Combines BM25 and dense rankings: RRF_score = 1/(k+rank₁) + 1/(k+rank₂).
Industry, company size, region, year, SAP modules, project duration, budget range.
Industry: Pharma | Size: $8.2M | Duration: 14 months
Outcome: Delivered on budget, 2-week delay due to data quality
Key Risk: Legacy data unmapped → +15% contingency used
Industry: Pharma | Size: $6.5M | Duration: 12 months
Outcome: Under budget by 8%, on time
Key Success: Strong data governance from Day 1
Industry: Pharma/CPG | Size: $12.1M | Duration: 18 months
Outcome: 10% over budget, 3-month delay (scope creep)

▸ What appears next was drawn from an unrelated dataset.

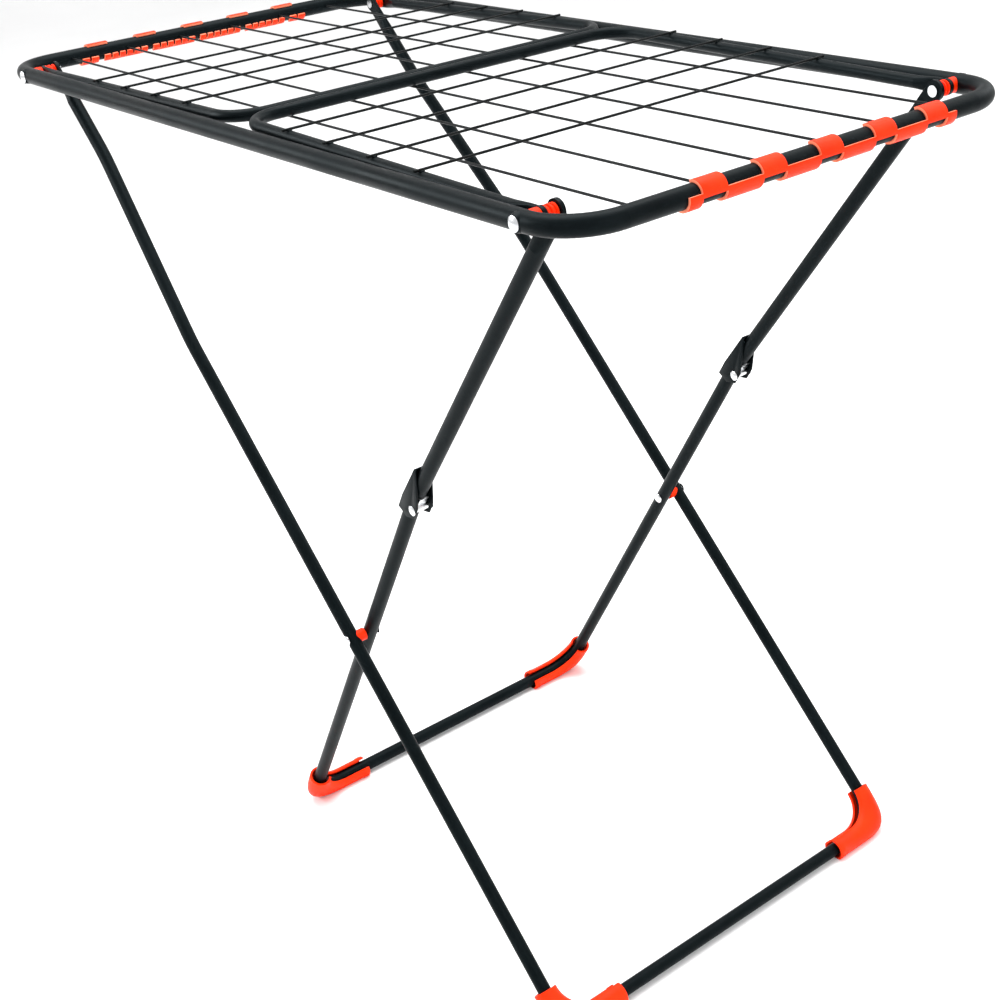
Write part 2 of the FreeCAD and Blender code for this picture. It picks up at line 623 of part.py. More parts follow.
def make_links(rest):
    """The two upper links from the right pivots to the knees, with their hinge sleeves."""
    angle, length = rest["link_angle"], rest["link_length"]
    ear = flattened_ear(INNER_R, LEG_EAR_WIDTH, LEG_EAR_END, LEG_NECK_END)
    start, end = Vector(LEG_NECK_END, 0, 0), Vector(length - KNEE_TUBE_GAP, 0, 0)
    tube = cylinder(INNER_R, start, end).cut(cylinder(INNER_R - TUBE_WALL, start, end))
    link = tube.fuse(ear)

    pin = Vector(length, 0, KNEE_PIN_OFFSET)
    across = Vector(0, INNER_R, 0)
    sleeve = cylinder(KNEE_SLEEVE_R, pin - across, pin + across)
    lug_corner = Vector(length - LUG_LENGTH, -LUG_WIDTH / 2, KNEE_PIN_OFFSET - LUG_DROP)
    lug = Part.makeBox(LUG_LENGTH, LUG_WIDTH, LUG_WALL, lug_corner)
    sleeve = sleeve.fuse(lug).cut(cylinder(INNER_R, start, end))
    sleeve = sleeve.cut(cylinder(KNEE_BOLT_R + RUNNING_GAP, pin - across * 2, pin + across * 2))
    sleeves = []
    for side_name, side in SIDES:
        shift = Vector(0, side * LEG_Y, 0)
        arm = link.copy()
        arm.translate(shift)
        export("link_" + side_name, placed(arm, angle, PIVOT_X, FRAME_Z))
        barrel = sleeve.copy()
        barrel.translate(shift)
        sleeves.append(barrel)
    export("knee_sleeves", placed(group(sleeves), angle, PIVOT_X, FRAME_Z))


def main():
    """Make every sub-part."""
    os.makedirs("parts", exist_ok=True)
    rest = linkage()
    make_frame()
    make_long_wires()
    make_end_strips()
    make_pivots()
    make_wings()
    make_outer_leg(rest)
    make_inner_leg(rest)
    make_links(rest)


main()
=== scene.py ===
"""Winged clothes drying rack: finishes, moulded plastic, welds, fastener seats, stage, lights and camera."""
import json
import logging
import math
import random
from dataclasses import dataclass
from enum import Enum
from typing import Iterable, Sequence

import bmesh
import bpy
from mathutils import Matrix, Vector


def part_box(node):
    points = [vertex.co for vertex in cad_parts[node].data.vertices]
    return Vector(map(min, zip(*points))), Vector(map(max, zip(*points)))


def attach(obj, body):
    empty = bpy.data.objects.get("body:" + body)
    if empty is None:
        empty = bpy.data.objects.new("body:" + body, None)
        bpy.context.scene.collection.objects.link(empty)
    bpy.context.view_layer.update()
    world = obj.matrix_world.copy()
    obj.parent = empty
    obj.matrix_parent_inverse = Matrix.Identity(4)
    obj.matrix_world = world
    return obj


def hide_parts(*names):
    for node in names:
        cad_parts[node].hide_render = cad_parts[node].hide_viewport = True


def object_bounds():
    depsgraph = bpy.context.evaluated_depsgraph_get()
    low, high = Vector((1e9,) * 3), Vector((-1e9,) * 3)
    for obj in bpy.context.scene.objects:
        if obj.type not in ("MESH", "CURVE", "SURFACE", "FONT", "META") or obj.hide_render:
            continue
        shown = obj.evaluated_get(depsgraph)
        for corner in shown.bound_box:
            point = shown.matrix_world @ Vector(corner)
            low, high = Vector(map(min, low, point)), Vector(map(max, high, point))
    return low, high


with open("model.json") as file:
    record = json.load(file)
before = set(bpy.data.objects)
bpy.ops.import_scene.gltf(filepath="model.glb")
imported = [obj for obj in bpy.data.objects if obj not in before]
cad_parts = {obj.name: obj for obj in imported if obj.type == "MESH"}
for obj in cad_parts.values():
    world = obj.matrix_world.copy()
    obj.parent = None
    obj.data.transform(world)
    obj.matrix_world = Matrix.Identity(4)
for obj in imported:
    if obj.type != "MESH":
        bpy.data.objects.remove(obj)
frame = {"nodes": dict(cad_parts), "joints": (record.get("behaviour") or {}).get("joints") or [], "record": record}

log = logging.getLogger("drying_rack")

MM = 0.001
Colour = tuple[float, float, float]
Output = bpy.types.NodeSocket
Edges = list[bmesh.types.BMEdge]
CAD_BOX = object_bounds()


class Slot(Enum):
    """Finishes named in the record."""

    TUBE = "tube_enamel"
    WIRE = "wire_coating"
    ORANGE = "orange_plastic"
    BRIGHT = "bright_steel"
    CAP = "black_cap"
    PLAIN = "plain_steel"


class Body(Enum):
    """Bodies that pieces ride on."""

    TOP = "top_frame"
    WING_LEFT = "wing_left"
    WING_RIGHT = "wing_right"
    OUTER = "outer_leg"
    INNER = "inner_leg"
    LINKS = "links"


# ---- Finishes --------------------------------------------------------------------------

class Recipe:
    """A node material under construction."""

    def __init__(self, name: str) -> None:
        """Start a material with only its shader and output.

        Args:
            name: The material's name.
        """
        self.material = bpy.data.materials.new(name)
        self.material.use_nodes = True
        self.tree = self.material.node_tree
        self.shader = self.tree.nodes["Principled BSDF"]
        self.coords = self.tree.nodes.new("ShaderNodeTexCoord").outputs["Object"]

    def set(self, **values: object) -> None:
        """Set sockets on the shader.

        Args:
            values: Socket names, with underscores for spaces, and their constants.
        """
        for name, value in values.items():
            self.shader.inputs[name.replace("_", " ")].default_value = value

    def noise(self, scale: float, detail: float = 2.0, stretch: Colour = (1.0, 1.0, 1.0)) -> Output:
        """Noise in the piece's own space.

        Args:
            scale: Cells per metre.
            detail: Octaves of finer noise.
            stretch: Scale along each axis, before the noise.

        Returns:
            The noise's factor output.
        """
        mapping = self.tree.nodes.new("ShaderNodeMapping")
        mapping.inputs["Scale"].default_value = stretch
        self.tree.links.new(self.coords, mapping.inputs["Vector"])
        texture = self.tree.nodes.new("ShaderNodeTexNoise")
        texture.inputs["Scale"].default_value = scale
        texture.inputs["Detail"].default_value = detail
        self.tree.links.new(mapping.outputs["Vector"], texture.inputs["Vector"])
        return texture.outputs["Fac"]

    def remap(self, source: Output, low: float, high: float, to_low: float, to_high: float) -> Output:
        """Map a factor's range onto another.

        Args:
            source: The output to map.
            low: Factor that gives to_low.
            high: Factor that gives to_high.
            to_low: Lowest result.
            to_high: Highest result.

        Returns:
            The mapped output.
        """
        node = self.tree.nodes.new("ShaderNodeMapRange")
        for name, value in (("From Min", low), ("From Max", high), ("To Min", to_low), ("To Max", to_high)):
            node.inputs[name].default_value = value
        self.tree.links.new(source, node.inputs["Value"])
        return node.outputs["Result"]

    def blend(self, factor: Output, first: Colour, second: Colour) -> Output:
        """Mix two colours.

        Args:
            factor: Output from 0, first, to 1, second.
            first: Linear colour.
            second: Linear colour.

        Returns:
            The mixed colour's output.
        """
        ramp = self.tree.nodes.new("ShaderNodeValToRGB")
        ramp.color_ramp.elements[0].position = 0.3
        ramp.color_ramp.elements[0].color = (*first, 1.0)
        ramp.color_ramp.elements[1].position = 0.7
        ramp.color_ramp.elements[1].color = (*second, 1.0)
        self.tree.links.new(factor, ramp.inputs["Fac"])
        return ramp.outputs["Color"]

    def feed(self, source: Output, socket: str) -> None:
        """Connect an output to one of the shader's sockets."""
        self.tree.links.new(source, self.shader.inputs[socket])

    def bumps(self, layers: Sequence[tuple[Output, float, float]]) -> None:
        """Raise the surface by one or more heights, coarse ones first.

        Args:
            layers: Height output, strength, and distance in metres of each layer.
        """
        previous = None
        for height, strength, distance in layers:
            bump = self.tree.nodes.new("ShaderNodeBump")
            bump.inputs["Strength"].default_value = strength
            bump.inputs["Distance"].default_value = distance
            self.tree.links.new(height, bump.inputs["Height"])
            if previous is not None:
                self.tree.links.new(previous, bump.inputs["Normal"])
            previous = bump.outputs["Normal"]
        self.feed(previous, "Normal")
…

Lesson: Freeze scope earlier; add change order buffer
┌─────────────────────────────────────────────────────────────────────────────────────────┐
│ HISTORICAL PROJECT RETRIEVER PIPELINE │
├─────────────────────────────────────────────────────────────────────────────────────────┤
│ │
│ ┌──────────────┐ │
│ │ INPUT: │ "S/4HANA migration for pharma company with complex supply chain" │
│ │ Query │ Filters: Industry=Pharma, Size>$5M │
│ └──────┬───────┘ │
│ │ │
│ ▼ │
│ ┌──────────────────────────────────────────────────────────────────┐ │
│ │ STEP 1: PARALLEL RETRIEVAL │ │
│ │ │ │
│ │ ┌─────────────────────────┐ ┌─────────────────────────────┐ │ │
│ │ │ DENSE RETRIEVAL │ │ BM25 KEYWORD RETRIEVAL │ │ │
│ │ │ (bge-large) │ │ (Okapi BM25) │ │ │
│ │ │ │ │ │ │ │
│ │ │ Query → Embedding │ │ Query → Tokenize │ │ │
│ │ │ Cosine sim to projects │ │ IDF-weighted term matching │ │ │
│ │ │ │ │ │ │ │
│ │ │ Top-50 candidates │ │ Top-50 candidates │ │ │
│ │ │ (semantic similarity) │ │ (keyword precision) │ │ │
│ │ └───────────┬─────────────┘ └───────────────┬─────────────┘ │ │
│ │ │ │ │ │
│ │ └─────────────┬─────────────────────┘ │ │
│ │ ▼ │ │
│ │ Reciprocal Rank Fusion (RRF) │ │
│ │ Score = Σ 1/(60 + rank_i) │ │
│ │ │ │ │
│ │ ▼ │ │
│ │ Combined Top-50 │ │
│ └──────────────────────────────────────────────────────────────────┘ │
│ │ │
│ ▼ │
│ ┌──────────────────────────────────────────────────────────────────┐ │
│ │ STEP 2: METADATA FILTERING │ │
│ │ │ │
│ │ Apply strict filters: │ │
│ │ • Industry = Pharma │ │
│ │ • Budget > $5M │ │
│ │ • Year ≥ 2022 │ │
│ │ │ │
│ │ Soft filters (penalize, don't exclude): │ │
│ │ • Region = North America (preferred) │ │
│ │ • Modules = FI, CO, MM (required) │ │
│ └──────────────────────────────────────────────────────────────────┘ │
│ │ │
│ ▼ │
│ ┌──────────────────────────────────────────────────────────────────┐ │
│ │ STEP 3: OUTCOME ENRICHMENT │ │
│ │ │ │
│ │ For each retrieved project, attach: │ │
│ │ • Actual vs. estimated cost │ │
│ │ • Actual vs. estimated timeline │ │
│ │ • Risk materialization flags │ │
│ │ • Lessons learned summary │ │
│ │ • Key success factors │ │
│ └──────────────────────────────────────────────────────────────────┘ │
│ │ │
│ ▼ │
│ ┌──────────────────────────────────────────────────────────────────┐ │
│ │ OUTPUT: │ │
│ │ { │ │
│ │ "query": "S/4HANA migration pharma supply chain", │ │
│ │ "analogues": [ │ │
│ │ {"project": "Pfizer S/4HANA Finance", "similarity": 0.94, │ │
│ │ "outcome": {"cost_variance": "+2%", "time_variance": "+2w"}}│ │
│ │ ], │ │
│ │ "benchmark_summary": "Avg cost variance: +3.2%" │ │
│ │ } │ │
│ └──────────────────────────────────────────────────────────────────┘ │
│ │
└─────────────────────────────────────────────────────────────────────────────────────────┘
Tool 12 provides the "institutional memory" for evidence-based estimation.
| Metric | Value | Benchmark |
|---|---|---|
| Precision@10 | 0.82 | Consultant-rated relevance |
| Mean Reciprocal Rank (MRR) | 0.78 | First relevant result position |
| Recall@10 | 0.71 | % of all relevant projects found |
| Query Latency | 45ms | Hybrid search + fusion |
| Index Size | 42 projects | Growing with each delivery |
Result: P50 estimate calibrated to $8.2M based on similar projects; actual delivered at $8.5M.